Death in a Strange Country
- Author: Donna Leon
- Language: English
- Series: Guido Brunetti, #2
- Genre: crime fiction, mystery
- Publisher: HarperCollins (US) Chapmans (UK)
- Publication date: 1993
- Publication place: United States
- Media type: Print (Hardback & Paperback)
- ISBN: 9780143115885
- Preceded by: Death at La Fenice
- Followed by: The Anonymous Venetian

= Death in a Strange Country =

1993 novel by Donna Leon

Death in a Strange Country (1993) is the second novel in Donna Leon's Commissario Brunetti mysteries set in Venice and the sequel to Death at La Fenice (1992).

==Plot summary==
Early one morning Brunetti is confronted with the body of a young American serviceman fished out of a fetid Venetian canal. All clues point to a mugging, but robbery seems too convenient a motive.
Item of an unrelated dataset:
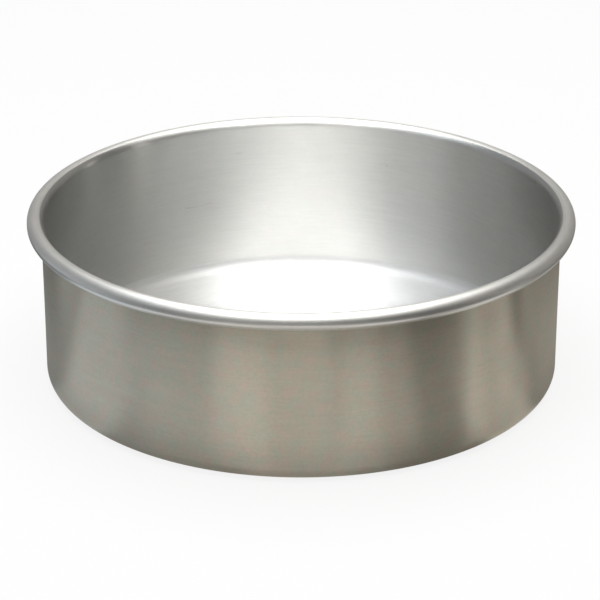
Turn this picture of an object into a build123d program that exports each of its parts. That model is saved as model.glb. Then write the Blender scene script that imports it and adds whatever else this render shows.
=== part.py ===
from build123d import *
from math import acos, degrees
import os

# Round cake tin: one aluminium sheet drawn into a straight-sided pan, its rim curled outwards and
# down round a steel wire. The origin is the centre of the underside, and +Z is the tin's axis.
# All lengths are in millimetres.

# Sizes of the drawn sheet body
inside_diameter = 228.6
overall_height = 78.0
sheet_thickness = 1.2
cove_radius = 5.0  # inside radius where the floor turns up into the wall

# Sizes of the wired rim
wire_diameter = 4.8
wire_play = 0.15  # all round, between the wire and the curl's bore
tuck_gap = 0.3  # between the sheet's raw edge and the wall it is tucked against
wire_end_gap = 0.8  # between the two butting ends of the wire

# Places that follow from those sizes
inside_radius = inside_diameter / 2
curl_bore_radius = wire_diameter / 2 + wire_play
bead_radius = curl_bore_radius + sheet_thickness
cove_centre = (inside_radius - cove_radius, sheet_thickness + cove_radius)
bead_centre = (inside_radius + bead_radius, overall_height - bead_radius)

# The curl leaves the wall upwards and wraps over, out and under, until its raw edge meets the wall.
curl_wrap = 360 - degrees(acos((curl_bore_radius - tuck_gap) / bead_radius))
wire_gap_angle = degrees(wire_end_gap / bead_centre[0])


def sheet_line(depth):
    # One line through the sheet, from the axis to the raw edge, at this depth below the food side.
    floor_height = sheet_thickness - depth
    wall_radius = inside_radius + depth
    floor_run = Line((0, floor_height), (cove_centre[0], floor_height))
    CenterArc(cove_centre, cove_radius + depth, -90, 90)
    Line((wall_radius, cove_centre[1]), (wall_radius, bead_centre[1]))
    curl = CenterArc(bead_centre, bead_radius - depth, 180, -curl_wrap)
    return floor_run @ 0, curl @ 1


# The body is the space between the food side and the dry side, turned about the axis.
with BuildPart() as tin_body:
    with BuildSketch(Plane.XZ) as body_section:
        with BuildLine() as sheet_outline:
            food_start, food_end = sheet_line(0)
            dry_start, dry_end = sheet_line(sheet_thickness)
            Line(food_start, dry_start)
            Line(food_end, dry_end)
        make_face()
    revolve(axis=Axis.Z)

# The wire is one length bent into a ring, and its two ends butt at the back.
with BuildPart() as rim_wire:
    with BuildSketch(Plane.XZ.rotated((0, 0, 90 + wire_gap_angle / 2))) as wire_section:
        with Locations(bead_centre):
            Circle(wire_diameter / 2)
    revolve(axis=Axis.Z, revolution_arc=360 - wire_gap_angle)

tin_body.part.label = "tin_body"
rim_wire.part.label = "rim_wire"

os.makedirs("parts", exist_ok=True)
export_step(tin_body.part, "parts/tin_body.step")
export_step(rim_wire.part, "parts/rim_wire.step")
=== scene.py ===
import math

import bpy
import numpy as np
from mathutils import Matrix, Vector


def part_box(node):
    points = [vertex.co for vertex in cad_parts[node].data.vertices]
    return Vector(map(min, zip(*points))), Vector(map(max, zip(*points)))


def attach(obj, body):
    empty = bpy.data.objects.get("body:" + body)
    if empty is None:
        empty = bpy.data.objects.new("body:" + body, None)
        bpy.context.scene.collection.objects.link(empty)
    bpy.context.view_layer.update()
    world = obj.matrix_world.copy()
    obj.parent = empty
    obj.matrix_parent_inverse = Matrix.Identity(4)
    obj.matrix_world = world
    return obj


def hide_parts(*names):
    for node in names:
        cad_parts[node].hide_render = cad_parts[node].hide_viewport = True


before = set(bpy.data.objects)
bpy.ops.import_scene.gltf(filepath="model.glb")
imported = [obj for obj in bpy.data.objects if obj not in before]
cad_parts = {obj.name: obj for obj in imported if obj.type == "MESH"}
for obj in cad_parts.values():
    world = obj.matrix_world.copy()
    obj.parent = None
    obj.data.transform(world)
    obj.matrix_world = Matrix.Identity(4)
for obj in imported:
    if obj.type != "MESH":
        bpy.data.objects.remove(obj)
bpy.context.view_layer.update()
print("cake tin: frame loaded")

# the tin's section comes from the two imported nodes: the wire gives the bead's centre and the body its size
bodyLow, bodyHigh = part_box("tin_body")
wireLow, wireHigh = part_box("rim_wire")
beadCentreZ = (wireLow.z + wireHigh.z) / 2
beadRadius = bodyHigh.z - beadCentreZ
beadCentreR = bodyHigh.x - beadRadius
insideRadius = beadCentreR - beadRadius

tinSheet = {
    "thickness": 0.0012,
    "coveRadius": 0.005,  # inside, where the floor turns up into the wall
    "tuckGap": 0.0003,  # between the raw edge and the wall
    "edgeRound": 0.0002,  # the sheared edge's worn corners
    "beadTurn": 122,  # degrees: from 180, at the inside wall, to here the wall's grain runs on
    "columns": 420,  # steps round the axis
    "points": {  # along each stretch of the section
        "floor": 28, "cove": 14, "insideWall": 26, "beadInside": 22, "bead": 30, "beadFoot": 26,
        "rawEdge": 9, "bore": 24, "outsideWall": 24, "corner": 18, "underside": 16,
    },
    "wallDent": 0.00012,  # how far the drawn wall strays from true
    "wallMargin": 0.001,  # how far inside the wall's face the dents still reach
    "rimWave": 0.00010,  # how far the bead strays where the rollers pinched the wire
    "floorCrown": 0.00025,  # how far the floor rises unevenly in its middle
    # the waves of each unevenness: how many go round the axis, and the seed of their phases and drifts
    "wallWaves": {"seed": 3, "counts": (2, 3, 5, 8, 11, 17)},
    "rimWaves": {"seed": 5, "counts": (3, 7, 12, 19, 31, 44)},
    "floorWaves": {"seed": 7, "counts": (1, 2, 3, 5)},
    "waveDrift": 40,  # most that a wave turns along the section, in radians a metre
}


def arcPoints(centre, radius, startAngle, endAngle, count):
    # points on a circle of this radius, at even steps of angle from start to end, in degrees
    angles = np.radians(np.linspace(startAngle, endAngle, count))
    return np.column_stack((centre[0] + radius * np.cos(angles), centre[1] + radius * np.sin(angles)))


def linePoints(start, end, count):
    # points at even steps along the straight line from start to end
    return np.linspace(start, end, count)


def edgePoints(centre, innerRadius, outerRadius, angle, bulge, count):
    # the sheared end of the sheet: half a superellipse of power 4 that stands out of the radial line at
    # this angle, so across = half thickness * sqrt(sin), along = bulge * sqrt(cos)
    turn = np.linspace(math.pi / 2, -math.pi / 2, count)
    across = np.sign(np.sin(turn)) * np.sqrt(np.abs(np.sin(turn)))
    along = np.sqrt(np.clip(np.cos(turn), 0, 1)) * bulge
    radial = np.array((math.cos(math.radians(angle)), math.sin(math.radians(angle))))
    ahead = np.array((radial[1], -radial[0]))
    middle = (innerRadius + outerRadius) / 2 + across * (outerRadius - innerRadius) / 2
    return np.array(centre) + middle[:, None] * radial + along[:, None] * ahead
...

Then something incriminating is found in the dead man's flat, and Brunetti becomes convinced that somebody is taking great pains to provide an easy solution to the crime.
When he uncovers collusion between U.S. bases abroad and international business interests involved in toxic waste disposal, he exposes the sinister face of the military-industrial complex. Add to this the corruption of Italian politics, and the reader sees Brunetti rendered helpless in the face of evil. Only a vengeful Sicilian mother can bring a bit of justice to the world Leon has created.

==Adaptations==
Death in a Strange Country was adapted for television in 2006 by Teamworx Produktion GmbH as Endstation Venedig, part of its Commissario Brunetti Mysteries series, starring Uwe Kockisch as Guido Brunetti.